** START Supplied records **

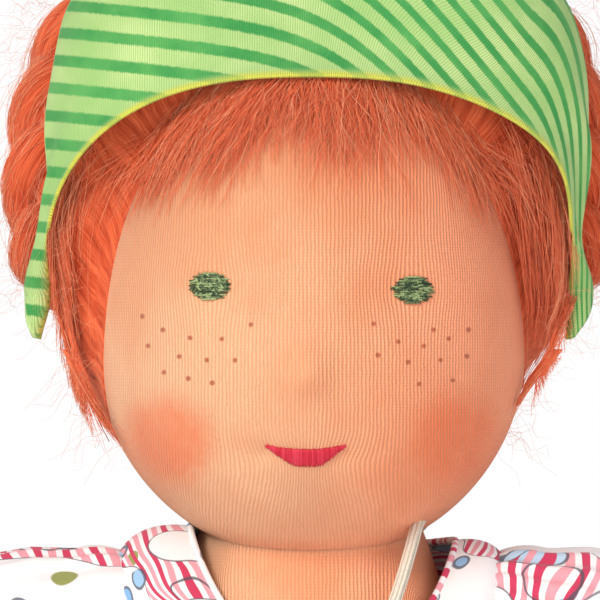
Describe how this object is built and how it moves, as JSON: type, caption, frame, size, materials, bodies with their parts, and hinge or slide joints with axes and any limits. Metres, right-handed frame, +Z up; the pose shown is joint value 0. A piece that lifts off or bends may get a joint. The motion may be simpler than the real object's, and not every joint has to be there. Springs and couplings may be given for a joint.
{
  "type": "waldorf doll",
  "caption": "Soft stuffed doll with knitted skin, mohair hair, lift-off striped kerchief, cotton blouse, trousers, socks and felt shoes; arms and legs turn.",
  "frame": {"origin": "on the floor under the middle of the doll's box, between the shoe soles", "axes": "+Z up; the doll faces -Y; its own left is +X"},
  "size_m": [0.2994, 0.0974, 0.3941],
  "materials": {
    "skin_jersey": "fine ribbed cotton jersey, peach skin colour",
    "wool_stuffing": "carded sheep's wool, wound or stuffed",
    "mohair": "brushed mohair yarn, orange red, fluffy",
    "kerchief_jersey": "striped cotton jersey, light green with green stripes",
    "print_cotton": null,
    "trouser_cotton": "plain woven cotton, mid blue",
    "sock_knit": "knitted cotton, green",
    "red_felt": "wool felt, red",
    "wood_button": "turned wooden button, waxed",
    "cord_cotton": "cream cotton cord",
    "eye_thread": "grey green embroidery thread, satin stitch",
    "mouth_thread": "crimson embroidery thread, satin stitch"
  },
  "bodies": {
    "torso": {"torso_stuffing": "wool_stuffing", "torso_skin": "skin_jersey", "head_core": "wool_stuffing", "head_skin": "skin_jersey", "nose_bead": "wool_stuffing", "neck_tie": "cord_cotton", "eye_left": "eye_thread", "eye_right": "eye_thread", "mouth": "mouth_thread", "hair_cap": "mohair", "hair_fringe": "mohair", "braid_left": "mohair", "braid_right": "mohair", "hair_tie_left": "kerchief_jersey", "hair_tie_right": "kerchief_jersey", "neck_cord": "cord_cotton", "blouse": "print_cotton", "back_button_1": "wood_button", "back_button_2": "wood_button", "back_button_3": "wood_button", "trousers_seat": "trouser_cotton", "waist_elastic": "trouser_cotton"},
    "arm_left": {"arm_stuffing_left": "wool_stuffing", "arm_skin_left": "skin_jersey", "sleeve_left": "print_cotton", "cuff_left": "trouser_cotton"},
    "arm_right": {"arm_stuffing_right": "wool_stuffing", "arm_skin_right": "skin_jersey", "sleeve_right": "print_cotton", "cuff_right": "trouser_cotton"},
    "leg_left": {"leg_stuffing_left": "wool_stuffing", "leg_skin_left": "skin_jersey", "trouser_leg_left": "trouser_cotton", "sock_left": "sock_knit", "shoe_upper_left": "red_felt", "shoe_sole_left": "red_felt", "shoe_strap_left": "red_felt", "shoe_button_left": "wood_button"},
    "leg_right": {"leg_stuffing_right": "wool_stuffing", "leg_skin_right": "skin_jersey", "trouser_leg_right": "trouser_cotton", "sock_right": "sock_knit", "shoe_upper_right": "red_felt", "shoe_sole_right": "red_felt", "shoe_strap_right": "red_felt", "shoe_button_right": "wood_button"},
    "kerchief": {"kerchief": "kerchief_jersey"}
  },
  "joints": [
    {"name": "left_shoulder", "type": "hinge", "parent": "torso", "child": "arm_left", "pos_m": [0.045, -0.00427, 0.246], "axis": [0, -1, 0], "range_deg": [-20, 55]},
    {"name": "right_shoulder", "type": "hinge", "parent": "torso", "child": "arm_right", "pos_m": [-0.045, -0.00427, 0.246], "axis": [0, 1, 0], "range_deg": [-20, 55]},
    {"name": "left_hip", "type": "hinge", "parent": "torso", "child": "leg_left", "pos_m": [0.024, -0.00427, 0.15], "axis": [-1, 0, 0], "range_deg": [-15, 90]},
    {"name": "right_hip", "type": "hinge", "parent": "torso", "child": "leg_right", "pos_m": [-0.024, -0.00427, 0.15], "axis": [-1, 0, 0], "range_deg": [-15, 90]},
    {"name": "kerchief_lift", "type": "slide", "parent": "torso", "child": "kerchief", "axis": [0, 0, 1], "range_m": [0, 0.05]}
  ]
}
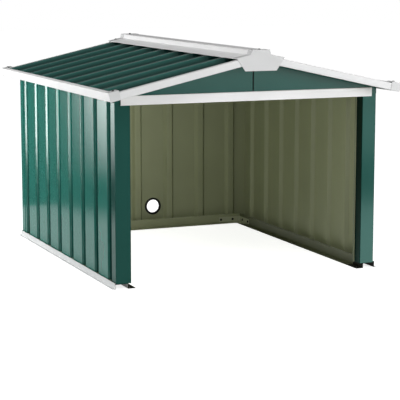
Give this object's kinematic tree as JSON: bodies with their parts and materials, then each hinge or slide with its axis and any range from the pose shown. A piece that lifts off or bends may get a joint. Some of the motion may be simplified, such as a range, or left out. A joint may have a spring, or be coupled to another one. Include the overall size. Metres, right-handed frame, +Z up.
{
  "type": "robot mower garage",
  "caption": "Small open-fronted shed of ribbed sheet steel with a gable roof, white edge trims and folded base rails, that shelters a robot lawn mower.",
  "frame": {"origin": "on the ground at the middle of the garage, under the ridge and halfway between its front and back", "axes": "+X to the right when facing the open front, +Y from the open front to the back wall along the ridge, +Z up"},
  "size_m": [0.873, 1.0384, 0.6419],
  "materials": {
    "green_paint": "glossy green coating",
    "roof_paint": "glossy green coating, seen darker on the roof",
    "white_paint": "satin white coating",
    "bracket_steel": "dull olive back coating",
    "black_plastic": "matt black"
  },
  "bodies": {
    "root": {"wall_left": "green_paint", "wall_right": "green_paint", "wall_back": "green_paint", "front_post_left": "green_paint", "front_post_right": "green_paint", "back_corner_left": "green_paint", "back_corner_right": "green_paint", "top_rail_left": "green_paint", "top_rail_right": "green_paint", "top_rail_back": "green_paint", "gable_front_left": "green_paint", "gable_front_right": "green_paint", "gable_back_left": "green_paint", "gable_back_right": "green_paint", "roof_left": "roof_paint", "roof_right": "roof_paint", "base_rail_left": "white_paint", "base_rail_right": "white_paint", "base_rail_back": "white_paint", "front_lintel": "white_paint", "ridge_cap": "white_paint", "ridge_end_front": "white_paint", "ridge_end_back": "white_paint", "rake_trim_front_left": "white_paint", "rake_trim_front_right": "white_paint", "rake_trim_back_left": "white_paint", "rake_trim_back_right": "white_paint", "eave_trim_left": "white_paint", "eave_trim_right": "white_paint", "eave_end_front_left": "white_paint", "eave_end_front_right": "white_paint", "eave_end_back_left": "white_paint", "eave_end_back_right": "white_paint", "corner_bracket_left": "bracket_steel", "corner_bracket_right": "bracket_steel", "cable_grommet": "black_plastic"}
  },
  "joints": []
}
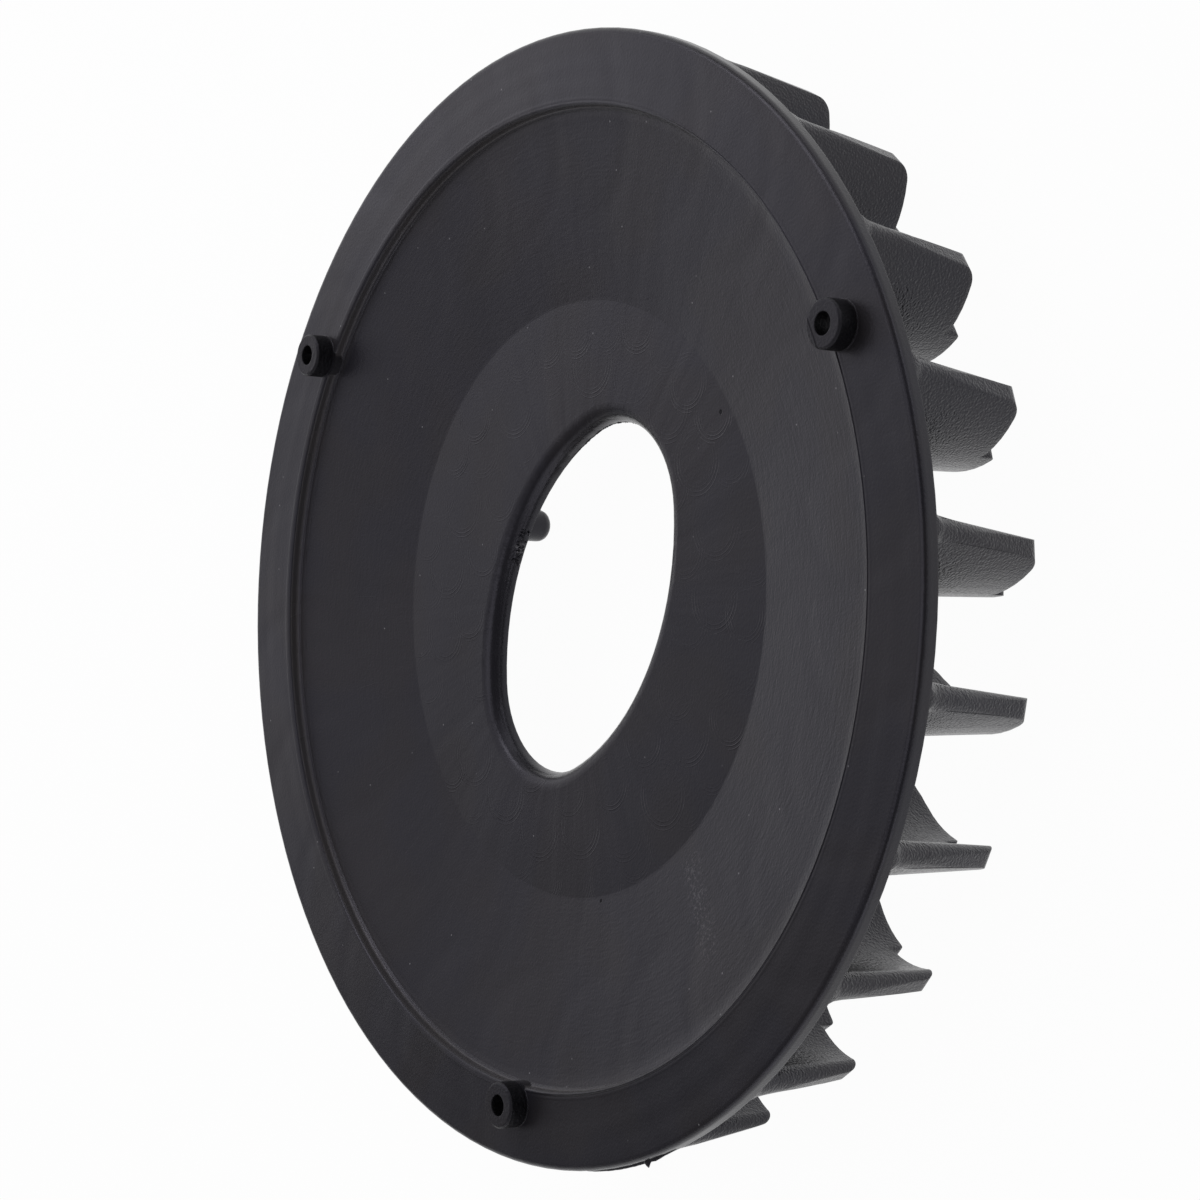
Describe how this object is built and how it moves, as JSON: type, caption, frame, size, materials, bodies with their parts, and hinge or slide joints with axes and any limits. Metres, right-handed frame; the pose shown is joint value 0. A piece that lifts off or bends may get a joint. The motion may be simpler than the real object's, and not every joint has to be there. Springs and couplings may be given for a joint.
{
  "type": "engine flywheel cooling fan",
  "caption": "One-piece moulded radial cooling fan for a small engine's flywheel, with curved blades, an oval centre hole and tubular fixing bosses.",
  "frame": {"origin": "centre of the fan at the level of the blades' lowest free edges, on which it rests", "axes": "+Z along the fan's axis, out of the face that meets the flywheel; +X and +Y across the disc, with one fixing boss on +Y"},
  "size_m": [0.176, 0.176, 0.0305],
  "materials": {
    "fan_plastic": "satin"
  },
  "bodies": {
    "root": {"flywheel_fan": "fan_plastic"}
  },
  "joints": []
}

** END Supplied records **

- [What the task requires]: Set down, word for word, every line from the line that holds "Metres, right-handed frame;" to the end of the entries above, including both ends.

- [Exercise output]:
Describe how this object is built and how it moves, as JSON: type, caption, frame, size, materials, bodies with their parts, and hinge or slide joints with axes and any limits. Metres, right-handed frame; the pose shown is joint value 0. A piece that lifts off or bends may get a joint. The motion may be simpler than the real object's, and not every joint has to be there. Springs and couplings may be given for a joint.
{
  "type": "engine flywheel cooling fan",
  "caption": "One-piece moulded radial cooling fan for a small engine's flywheel, with curved blades, an oval centre hole and tubular fixing bosses.",
  "frame": {"origin": "centre of the fan at the level of the blades' lowest free edges, on which it rests", "axes": "+Z along the fan's axis, out of the face that meets the flywheel; +X and +Y across the disc, with one fixing boss on +Y"},
  "size_m": [0.176, 0.176, 0.0305],
  "materials": {
    "fan_plastic": "satin"
  },
  "bodies": {
    "root": {"flywheel_fan": "fan_plastic"}
  },
  "joints": []
}